Interfacial, solvent-free room-temperature adsorption of quinone derivatives on activated carbon for sustainable energy storage electrodes

Abstract

Redox-active quinone derivatives (QDs) were hybridized with activated carbon (AC) through a solvent-free, room-temperature process that requires only mixing the two components in a sealed container. Four represetative QDs—tetramethyl-1,4-benzoquinone (TMBQ), 2,6-di-tert-butyl-1,4-benzoquinone (DBBQ), phenylbenzoquinone (PBQ), and naphthoquinone (NQ)—were exmamined. TMBQ, DBBQ, and NQ were rapidly adsorbed via interfacial interactions from AC particle surfaces into the pores, whereas PBQ exhibited relatively slower adsorption. Importantly, water molecules inherently present in AC pores did not hinder QD adsorption, demonstrating that drying is unnecessary. By quantifying the water content in AC, adsorption levels can be precisely controlled without the need for heating or vacuum treatment. Structural and calorimeric analyses confirmed that adsorption was driven by strong π-π interactions. When evaluated in an aqueous H₂SO₄ electrolyte, the AC/QD hybrids showed extensive interfacial contact between QDs and conductive carbon surfaces, facilitating rapid and reversible redox reactions confined within the AC pores. As a result, the hybrids delivered significantly enhanced volumetric capacitances compared with pristine AC and maintained higher absolute volumetric capacitance even after 10 000 cycles, when employed as electrochemical capacitor electrodes.
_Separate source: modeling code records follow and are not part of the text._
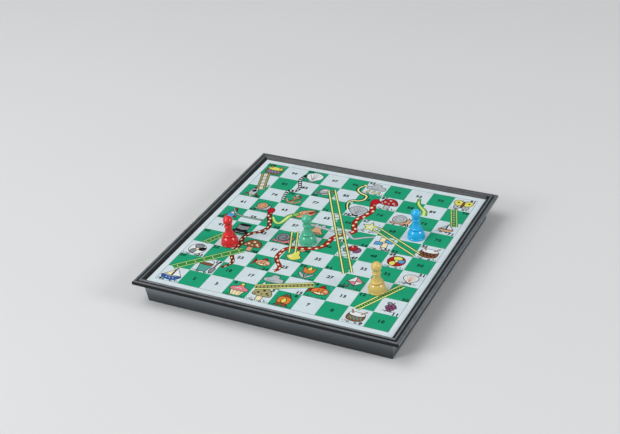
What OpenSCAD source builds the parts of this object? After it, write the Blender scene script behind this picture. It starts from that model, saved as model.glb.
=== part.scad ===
// Folding snakes and ladders board: two hollow half cases that lie flat as one board
// and fold back to back into a box for the four magnetic pawns.
// Millimetres. The origin is on the table, under the middle of the fold line.
// X runs along a row of squares, Y from the first row to the last, Z is up.

/* [Playing grid] */
// Side of one printed square
square_side = 22; // [16:0.5:30]
// Squares along each edge, an even number so that the fold falls between two rows
squares_per_edge = 10; // [8:2:12]
// Blank margin of the sheet outside the squares
sheet_margin = 6; // [3:0.5:12]
// Thickness of the printed sheet
sheet_t = 0.3; // [0.2:0.05:0.6]
// Thickness of the steel plate under the sheet
steel_t = 0.5; // [0.3:0.05:0.8]
// Play between the recess wall and the edges of the sheet and the plate
sheet_play = 0.15; // [0.1:0.05:0.3]

/* [Frame moulding] */
// Height of the playing surface above the table
play_z = 21.4; // [18:0.2:32]
// Width of the frame, from its outer edge to the recess of the sheet
frame_w = 9.3; // [8.6:0.1:12]
// Radius of the rounded outer lip
lip_r = 2.1; // [1.6:0.1:2.4]
// Rise of the outer lip above the playing surface
lip_rise = 2.3; // [1.8:0.1:2.8]
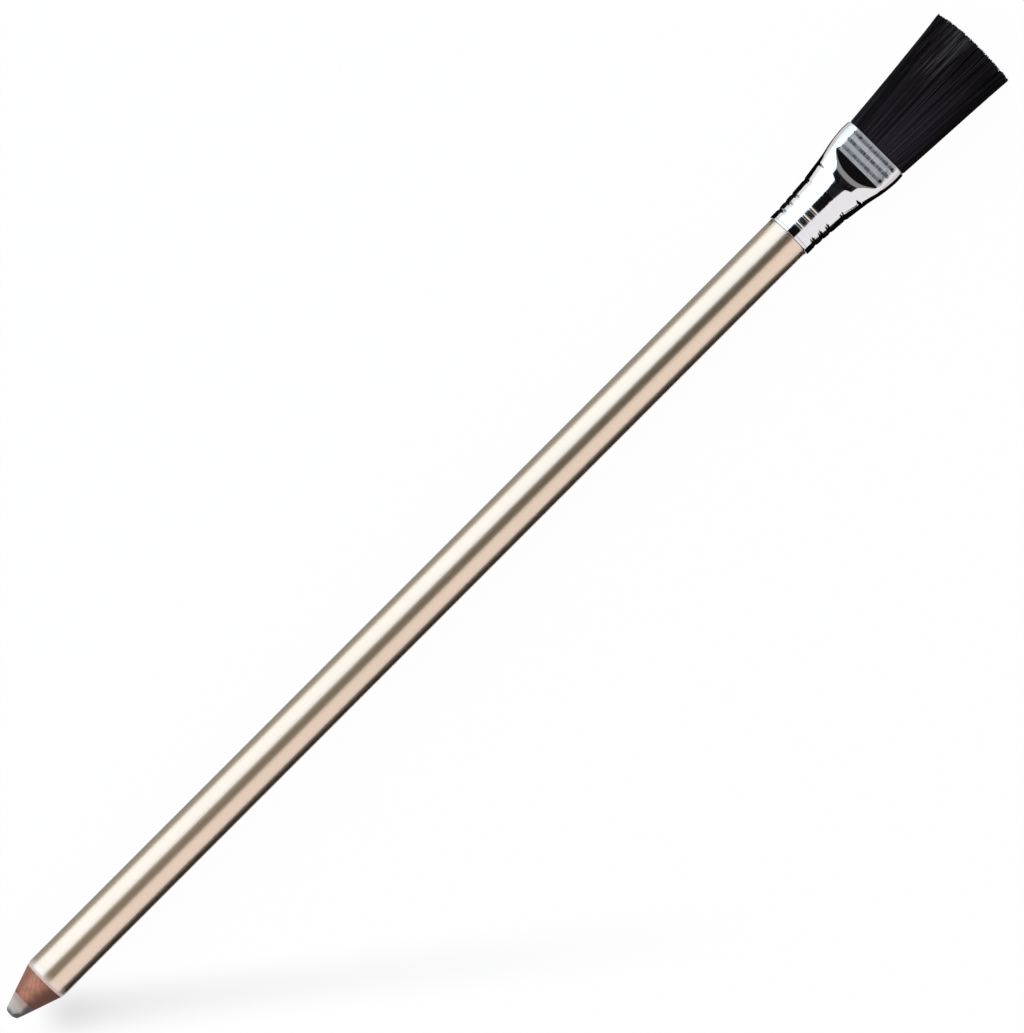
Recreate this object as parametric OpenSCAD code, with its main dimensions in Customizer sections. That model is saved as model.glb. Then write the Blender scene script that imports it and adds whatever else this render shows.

This interfacial adsorption strategy eliminates the need for organic solvents, heating, vacuum treatment, filtration, drying, purification, and specialized apparatus, underscoring the decisive role of interfaces in governing electrochemical behavior. The findings demonstrate a sustainable and energy-efficient pathway to high-performance carbon-quinone hybrid electrodes, advancing interfacial science in electrochemical energy storage.